My hon. Friend the Under-Secretary of State for Scotland with responsibility for transport has also launched the first of 75 pilot 20 mph projects throughout Scotland. In residential areas used mainly by the people who live in them, the projects will test the effectiveness of schemes that do not include the use of relatively expensive engineering measures.
We are also making special efforts with driver training to cut accidents and casualties involving newly qualified drivers. Drivers in the 17 to 21 age group represent less than 10 per cent. of licence holders, but sadly are involved in about 20 per cent. of all road accidents in which injuries are sustained.
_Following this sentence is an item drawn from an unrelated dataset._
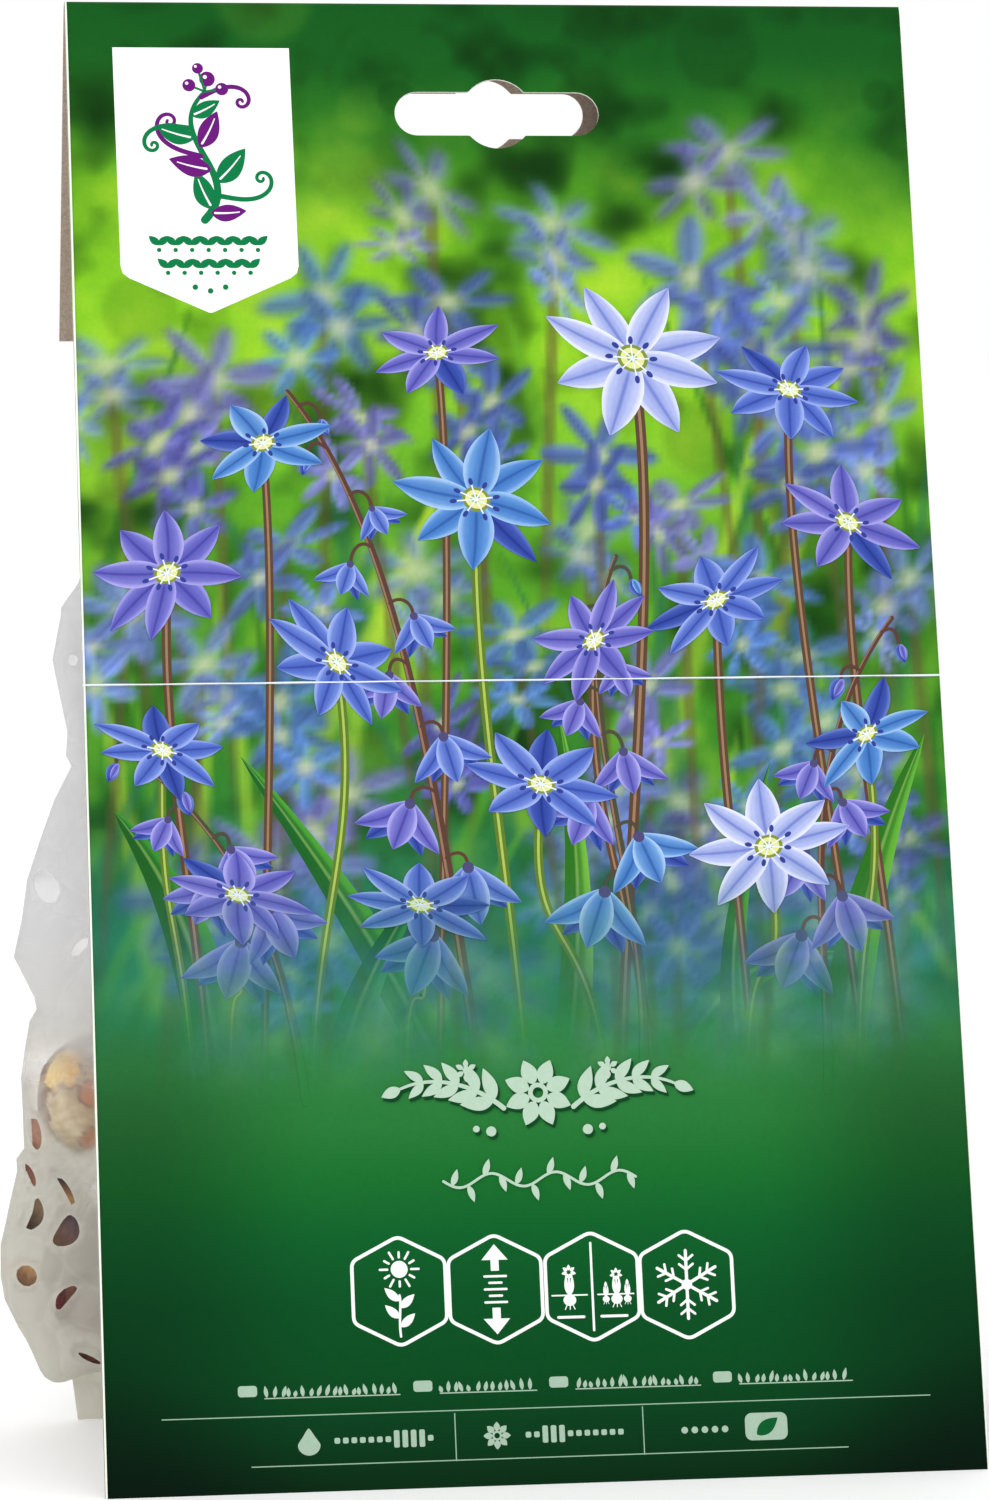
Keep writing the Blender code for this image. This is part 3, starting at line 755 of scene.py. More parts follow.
def petalShape(place, kind, length, width, turn, bend=0.0, flare=1.0, glow=0.0, squash=1.0, tilt=0.0):
    # along v the half width rises as a sine to its widest past the middle and closes to a point;
    # colour runs deep at the root, pale at the rim, with a dark midrib and fine veins
    deep, middle, pale = (srgb(tone) for tone in petals[kind])

    def outline(u, v):
        half = width / 2 * np.sin(pi * np.clip(v, 0, 1) ** (0.85 * flare)) ** 0.75 + 0.02 * width
        half = half * (1 - 0.25 * smooth(0.8, 1, v))
        a, b = turned(length * v, bend * length * v ** 2 + u * half, turn - tilt)
        return turned(a, b * squash, tilt, place)

    def tone(u, v):
        rim = np.abs(u)
        light = 0.75 * smooth(0.45, 1.0, rim) + 0.25 * smooth(0.1, 0.5, v) * (1 - v) + glow
        color = blend(middle, pale, light)
        color = blend(color, deep, 0.85 * (1 - smooth(0.04, 0.26, rim)) * smooth(0.02, 0.25, v))
        color = blend(color, deep, 0.25 * (0.5 + 0.5 * np.cos(u * 17)) * (1 - smooth(0.6, 1, rim)))
        color = blend(color, deep, 0.30 * smooth(0.75, 1, v) + 0.22 * u * (1 - rim))
        return blend(color, pale, 0.5 * (1 - smooth(0.0, 0.22, v)))
    return patchShape(15, 13, outline, tone)


def starBlossom(place, size, count, turn, kind, squash, tilt, seed):
    # petals round a heart in two layers, the lower ones turned between the upper ones
    draw = np.random.default_rng(seed)
    shapes = []
    for rank, index in enumerate([*range(1, count, 2), *range(0, count, 2)]):
        angle = turn + index * 2 * pi / count + draw.uniform(-0.10, 0.10)
        upper = rank >= count // 2
        shade = kind if upper or kind == "ice" else ("shadow" if draw.uniform() < 0.35 else kind)
        long, wide = size * draw.uniform(0.9, 1.05), size * draw.uniform(0.34, 0.42)
        glow = -0.12 * (not upper) + 0.08 * sin(angle - 2.2)
        shapes.append(petalShape(place, shade, long, wide, angle, draw.uniform(-0.14, 0.14),
                                 glow=glow, squash=squash, tilt=tilt))
    shapes.append(discShape(place, size * 0.17, "#7f8f3a", 18, squash, tilt))
    shapes.append(discShape(place, size * 0.13, "#dfe39a", 18, squash, tilt))
    shapes.append(discShape((place[0] - 0.1, place[1] - 0.1), size * 0.06, "#8fae3c", 14, squash, tilt))
    # stamens: a pale thread with a dark head
    for index in range(count):
        angle = turn + (index + 0.5) * 2 * pi / count + draw.uniform(-0.1, 0.1)
        a, b = turned(size * draw.uniform(0.22, 0.28), 0, angle - tilt)
        end = turned(a, b * squash, tilt, place)
        shapes.append(strokeShape([place, end], 0.22, "#e8ecfa"))
        shapes.append(discShape(end, size * 0.045, "#33408f", 10, 0.6, angle))
    return shapes


def bellBlossom(place, size, turn, kind, seed):
    # a nodding bell seen from the side: two petals behind, two flaring out, one in front
    draw = np.random.default_rng(seed)
    shapes = []
    parts = ((-0.30, "shadow", 0.40, -0.25, 0.0), (0.30, "shadow", 0.40, 0.25, 0.0),
             (-0.42, kind, 0.42, -0.42, 0.05), (0.42, kind, 0.42, 0.42, -0.05), (0.0, kind, 0.50, 0.0, 0.10))
    for spread, shade, wide, bend, glow in parts:
        shapes.append(petalShape(place, shade, size * draw.uniform(0.92, 1.06), size * wide,
                                 turn + spread + draw.uniform(-0.06, 0.06), bend, 1.15, glow))
    return shapes + [discShape(turned(0.05 * size, 0, turn, place), size * 0.10, "#4d4a78", 12)]


def bellSpray(path, width, bells, seed, kind, tone):
    # stalked bells on alternate sides of an arching stem, smaller to its tip, closed buds last
    draw = np.random.default_rng(seed)
    taper = np.linspace(width * 0.3, width * 0.12, len(path))
    shapes = [strokeShape(path, np.linspace(width, width * 0.45, len(path)), tone),
              strokeShape(path - [width * 0.18, 0], taper, "#93705a")]
    for index in range(bells):
        share = 1 - 0.085 * (bells - 1 - index) - 0.02
        at = path[int(share * (len(path) - 1))]
        side = 1 if index % 2 else -1
        size = 9.6 - 0.75 * index * (9 / max(bells, 6))
        hang = at + np.array([side * draw.uniform(2.2, 3.6), draw.uniform(1.0, 2.4)])
        stalk = bezier(at, at + [side * 1.6, -1.4], hang + [0, -1.8], hang, 10)
        shapes.append(strokeShape(stalk, 0.5, tone))
        turn = pi / 2 - side * draw.uniform(0.15, 0.55)
        if index > bells - 3:
            shapes += [petalShape(hang, "shadow", size * 0.8, size * 0.5, turn),
                       petalShape(hang + [0.3, 0], kind, size * 0.7, size * 0.26, turn, 0.05)]
        else:
            shapes += bellBlossom(hang, size, turn, kind if draw.uniform() < 0.7 else "violet", seed + index)
    return shapes


def bladeShape(path, width, dark, light):
    # a strap leaf: one half in shade, pale midrib, pointed tip
    step = unit(np.gradient(path, axis=0))
    normal = np.stack([-step[:, 1], step[:, 0]], -1)
    at = np.linspace(0, 1, len(path))

    def outline(u, v):
        half = width / 2 * (np.sin(pi * (0.12 + 0.88 * v) ** 0.9) ** 0.6) * (1 - 0.4 * v)
        base, out = (np.stack([np.interp(v, at, line[:, k]) for k in range(2)], -1)
                     for line in (path, normal))
        edge = base + out * (half * u)[:, None]
        return edge[:, 0], edge[:, 1]

    def tone(u, v):
        share = smooth(-0.1, 0.9, u) * 0.85 + 0.15 * np.sin(u * 14) * (1 - np.abs(u))
        color = blend(srgb(dark), srgb(light), share)
        return blend(color, srgb("#b9d97a"), 0.5 * (1 - smooth(0.0, 0.10, np.abs(u))))
    return patchShape(24, 11, outline, tone)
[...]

We are also taking various action on driving tests. In addition, we shall continue our hard-hitting television publicity campaigns to drive home the message that speed kills and that motorists should not drink and drive. Moreover, we are setting challenging targets for reduction in many areas of road activity.
I am grateful to my hon. Friend the Member for Cumbernauld and Kilsyth for raising these matters today. I assure her that the Government will keep this area of law under constant review. Above all, we need to take practical steps such as I have described to reduce the incidence of deaths on our roads. Everything that has been said today underlines our commitment to further improve safety.
Finally, I hope that the tragic death of Steven Dekker will lead us to renew once more our efforts to make Britain's roads safer and to minimise future loss of life on them.